Years back when my kids were little there were a few instances of another parents telling me, when her child visited, what I must do. Sometimes I smiled and said I’ll try. Sometimes I gave the wrinkly, rared back face of “Yeah, no.” Sometimes I dodged. If she said “I don’t want them to watch TV,” I would say “We set up a wading pool and bubbles outside.” She stated a truth; I stated a truth. Like a conversation between one-year-olds who can talk really well.

At my house at the moment are three kinds of bread, white flour tortillas, and three kinds of cookies. We shopped yesterday. Also, my kids are grown, so their playdates can involve driving to a restaurant if they have a picky friend over, wherever they are.

It’s bad enough for a parent to demand that another family live as the visiting child’s family would like to be seen as living, but VERY CRAZY to demand that the families of all the kids in a classroom live in such a way as not to disturb the fantasy “personal choice” life of the parents.

This is another example, I think, of how peace and prosperity skew people’s priorities. Some people need an enemy, need to feel beset, so they can exercise whatever biochemicals create the feeling of life-saving heroism. Because their lives are safe and they have too much money and can’t figure out how to save their child’s physical actual life, they set up a mental construct of the Immediate DANGER to her future, and combat it.
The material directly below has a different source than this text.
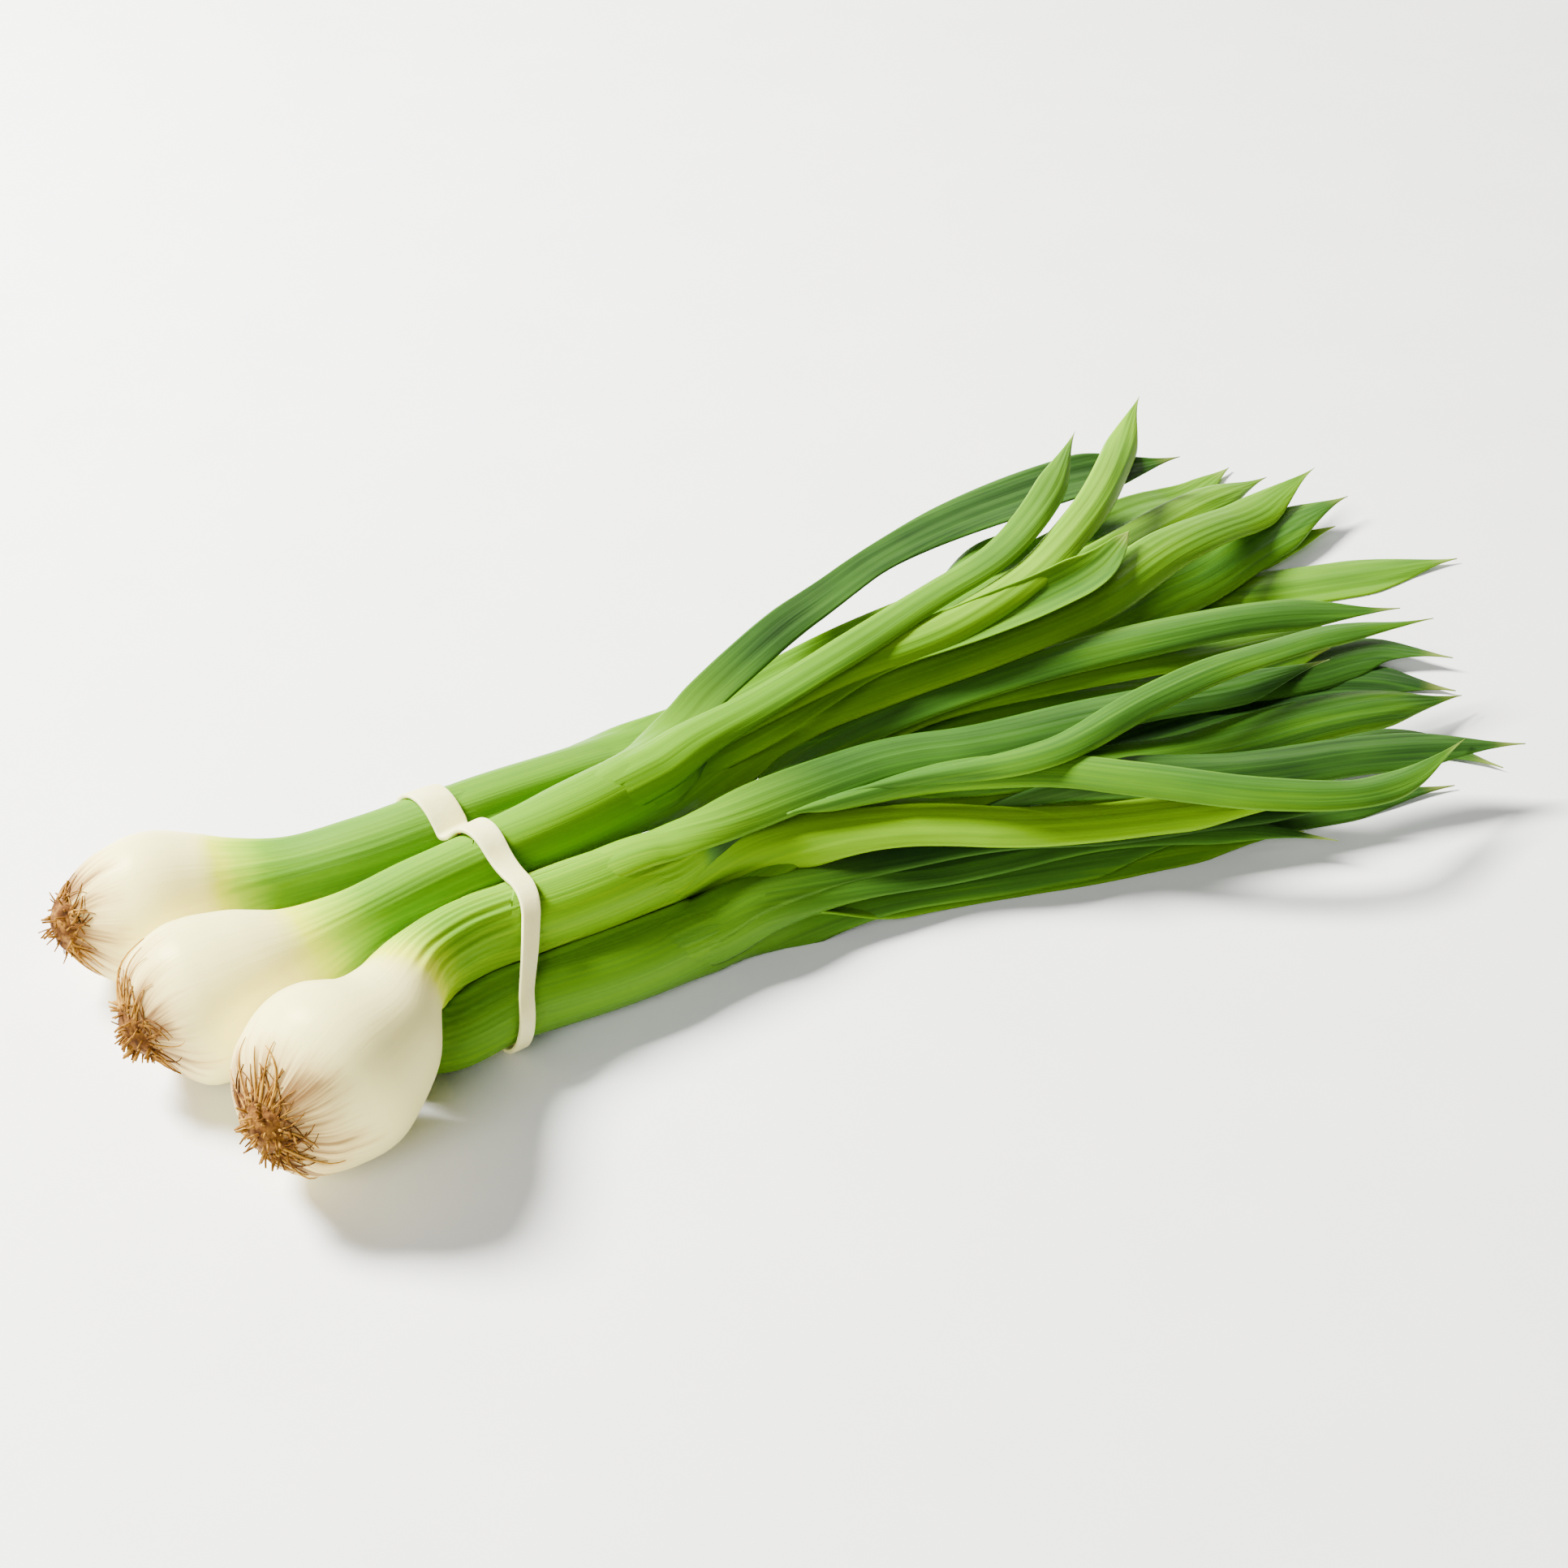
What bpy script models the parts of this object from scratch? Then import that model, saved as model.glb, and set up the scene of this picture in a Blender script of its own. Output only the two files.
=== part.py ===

If you, anyone who has read this far, have that urge, try to turn it toward fun, good things you can provide for your child and maybe some guest kids! For me it’s easier and healthier to see my own illogical slips as “the enemy,” or to defend my home and family from my own bad moods. And maybe that’s another reason I think “support” creates problems in a person and for a family. Telling an illogical mom with bad moods that she is awesome and her children are lucky to have her causes them to look for other enemies.